After he leaves school, Henry finds a job. He does not search for long, but the job in the department store serves to open his eyes to the situation in which he finds himself. Once again, he is surrounded by people whom he hates. This happened in school; each time he went to a new school, he developed an intense loathing for most of his classmates. When he enters the workplace, however, he finds his colleagues to be pathetic. Slowly, he begins to develop a degree of self-awareness. The common denominator is Henry; he is no better than his colleagues, as they are working for a wage, just like him. This is the bright future that Henry feared.
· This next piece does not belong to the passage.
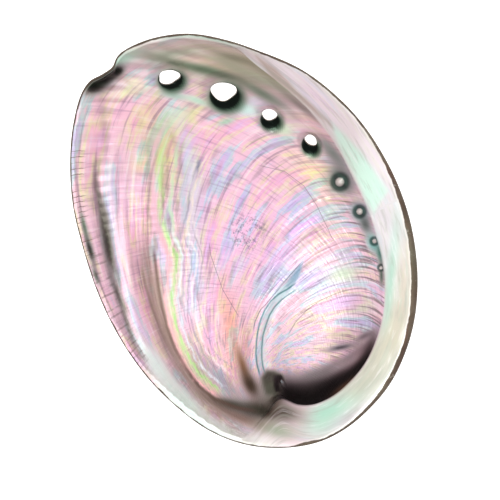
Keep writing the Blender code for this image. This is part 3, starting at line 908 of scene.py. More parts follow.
# %% Dark spots and crisp patches
DARK_SPOTS = (
    # holes and blisters
    ((344, 177), 13, 6, -50, (112, 122, 116), 0.8),
    ((341, 182), 11, 9, -50, (60, 80, 72), 0.85),
    ((361, 211), 8, 7, -60, (56, 104, 104), 0.9),
    ((367, 224), 9, 5, -70, (78, 96, 90), 0.85),
    ((375, 243), 8, 5, -70, (86, 176, 164), 0.9),
    ((381.5, 254), 8, 3, -78, (64, 120, 104), 0.95),
    ((383, 275), 10, 2, -88, (60, 84, 66), 0.9),
    # the notch
    ((117, 71), 6, 4, 30, (12, 16, 12), 1.0),
    ((105, 78), 11, 7, 38, (14, 18, 14), 1.0),
    ((93, 86), 9, 6, 30, (16, 24, 14), 1.0),
    # the groove by the lip, darkened with painted shade, and the green marks outside it
    ((107, 246), 26, 4.5, -80, (56, 64, 54), 0.95),
    ((103, 220), 13, 3, -82, (84, 90, 78), 0.85),
    ((100, 205), 18, 2.5, -78, (110, 102, 98), 0.8),
    ((117, 294), 17, 2.2, -68, (92, 94, 90), 0.8),
    ((127, 326), 12, 1.8, -72, (110, 104, 104), 0.7),
    ((84, 226), 12, 2, -76, (84, 110, 88), 0.85),
    ((90, 250), 12, 2.6, -74, (46, 56, 46), 0.9),
    ((96, 276), 8, 2, -70, (60, 70, 60), 0.85),
    # the pit, painted shade with some dark stain, the curl, and painted shade below the curl
    ((360, 356), 22, 7, 50, (104, 88, 94), 0.8),
    ((342, 349), 12, 2.6, 12, (66, 62, 68), 0.9),
    ((366, 337), 9, 3, 28, (92, 80, 86), 0.8),
    ((324, 379), 38, 8, 24, (120, 106, 112), 0.8),
    ((348, 366), 13, 2.5, 32, (176, 158, 160), 0.7),
    ((270, 387), 8, 10, 0, (92, 92, 80), 0.9),
    ((274, 402), 10, 6, -10, (96, 92, 80), 0.9),
    # small hollows in the floor
    ((198, 165), 2.2, 6, -10, (96, 104, 118), 0.8),
    ((238, 175), 3, 2, 0, (150, 176, 184), 0.8),
)
PIT_SHEEN = (
    ((357, 358), 13, 4.5, 48, (150, 126, 132), 0.8),
    ((341, 368), 15, 4.5, 28, (170, 152, 158), 0.8),
    ((317, 377), 17, 5, 12, (122, 112, 114), 0.7),
    ((345, 388), 16, 2.6, 38, (96, 70, 44), 0.7),
)
# Crisp patches: (outline in pixels, blur in pixels, colour, strength)
FLOOR_PATCHES = (
    (
        ((261, 380), (267, 372), (275, 373), (283, 376), (285, 382), (280, 385), (282, 393),
         (276, 399), (266, 396)), 3.0, (84, 84, 72), 0.9,
    ),
    (
        ((275, 378), (282, 377), (284, 382), (279, 386), (281, 393), (276, 394), (274, 386)),
        1.5, (40, 32, 34), 0.9,
    ),
    (
        ((304, 260), (302, 272), (298, 281), (291, 289), (279, 297), (285, 286), (293, 275)),
        2.0, (128, 164, 190), 0.9,
    ),
    (
        ((291, 287), (284, 296), (273, 305), (266, 312), (274, 301), (281, 293)),
        2.0, (196, 220, 236), 0.8,
    ),
)
SHELF_PATCHES = (
    (
        ((332, 123), (346, 136), (358, 148.5), (371, 166), (382, 182), (388, 191), (379, 203),
         (374.5, 213), (366, 199), (356, 177), (345, 156), (338, 141)), 3.0, (206, 244, 226), 0.8,
    ),
    (
        ((255, 55), (275, 68), (300, 92), (330, 121), (334, 128), (320, 116), (297, 95), (272, 76)),
        2.0, (172, 160, 140), 0.7,
    ),
)


print("dark spots:", len(DARK_SPOTS), "and patches:", len(FLOOR_PATCHES) + len(SHELF_PATCHES))

# %% [markdown]
# The washes are mixed as they look on a screen, because a painter judges them there, and turned into
# light only at the end. A halo is a dark green ring round a hole, the shell's own stain, and it is
# shifted to the side where the hole's wall shows, as painted shade of that wall.

# %% Brush, patch and halo
def linear(colour):
    """Display colour from 0 to 255 as light."""
    c = np.asarray(colour, float) / 255.0
    return np.where(c <= 0.04045, c / 12.92, ((c + 0.055) / 1.055) ** 2.4)


def display(colour):
    return np.asarray(colour, float) / 255.0


WASH_FALL = 0.7


def brush(colours, washes):
    """Lays soft ovals of colour over the vertices, one after the other."""
    px, py = to_photo(facts.x, facts.y)
    for (cx, cy), along, across, tilt, colour, strength in washes:
        turn = math.radians(tilt)
        u = (px - cx) * math.cos(turn) - (py - cy) * math.sin(turn)
        v = (px - cx) * math.sin(turn) + (py - cy) * math.cos(turn)
        cover = strength * np.exp(-((u / along) ** 2 + (v / across) ** 2) * WASH_FALL)
        colours = mix(colours, display(colour), cover[:, None])
    return colours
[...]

He has spent his life being told by his father that he must find a job; he has spent his life loathing everyone around him. Now, he realizes that he is just like everyone else and that no one is happy. Instead, everyone, in Henry’s eyes, is just as detestable as him. This is another form of Social Alienation Caused by Poverty, as even his mindset is alienated and prevents him from connecting with those in his same economic circumstances, working at his same job.